The Carbon Leadership Forum at the University of Washington College of Built Environment is gathering input this month on a draft of “Product Category Rules (PCR) for ISO 14025 Type III Environmental Product Declarations (EPD) for Concrete.” The group especially seeks feedback from concrete producers and their suppliers, architects and engineers, plus life cycle assessment and environmental specialists.
Posted at the CLF PCR website (www.carbonleadershipforum.org/PCR_Concrete_Info/Intro.html), the draft provides a framework for producers to report the “environmental footprint” of different mixes, thereby enabling design professionals to specify low impact concrete. The document details energy or fuel consumption inputs and related environmental impacts (i.e. global warming potential/carbon footprints) producers need to account for and report in an EPD. This PCR addresses impacts of making concrete from the “cradle to gate,” and thus includes raw materials extraction, production and transportation; it can be used for both ready mixed and precast concrete. Requirements for such documentation could be commonplace as green building practitioners and their clients look past LEED certification to performance-based project measurements.
A 14-member Carbon Leadership Forum committee began work on “PCR/EPD for Concrete” in January 2011. Industry representatives are Jeff Davis of Central Concrete Supply, San Jose, and Greg McKinnon of Stoneway Concrete, Seattle; plus National Ready Mixed Concrete Association’s Lionel Lemay, Precast/Prestressed Concrete Institute’s Dean Frank, and Massachusetts Institute of Technology/Concrete Sustainability Hub’s John Ochsendorf.

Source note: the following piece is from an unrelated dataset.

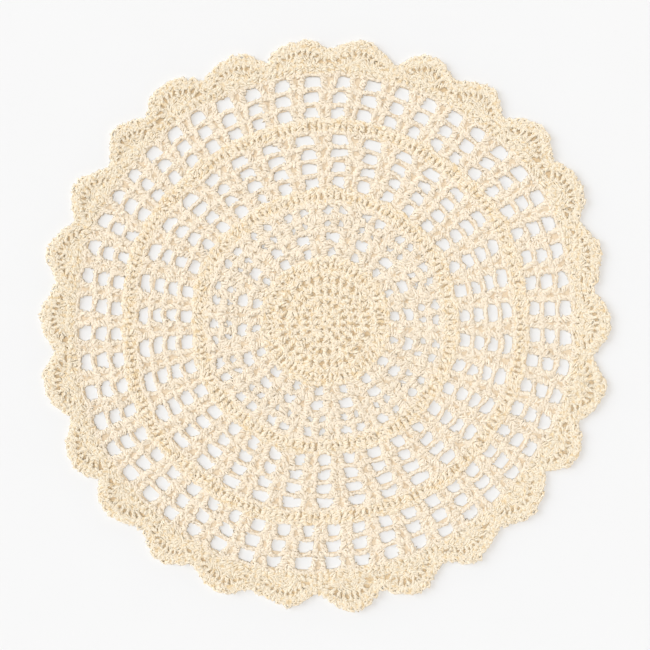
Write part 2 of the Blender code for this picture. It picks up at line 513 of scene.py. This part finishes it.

PCR and EPD prepared according to consensus guidelines—and International Organization for Standardization 14025-2006— are aimed at helping architects and engineers meet the 2030 Challenge for Products. With phased targets over nearly two decades, it compels building industry suppliers to reduce the carbon-equivalent footprint of their materials and products at least 50 percent against current industry benchmarks. The Challenge was issued by the American Institute of Architects-aligned Architecture 2030, a non-profit organization focused on addressing climate change by lowering energy consumption throughout the building sector.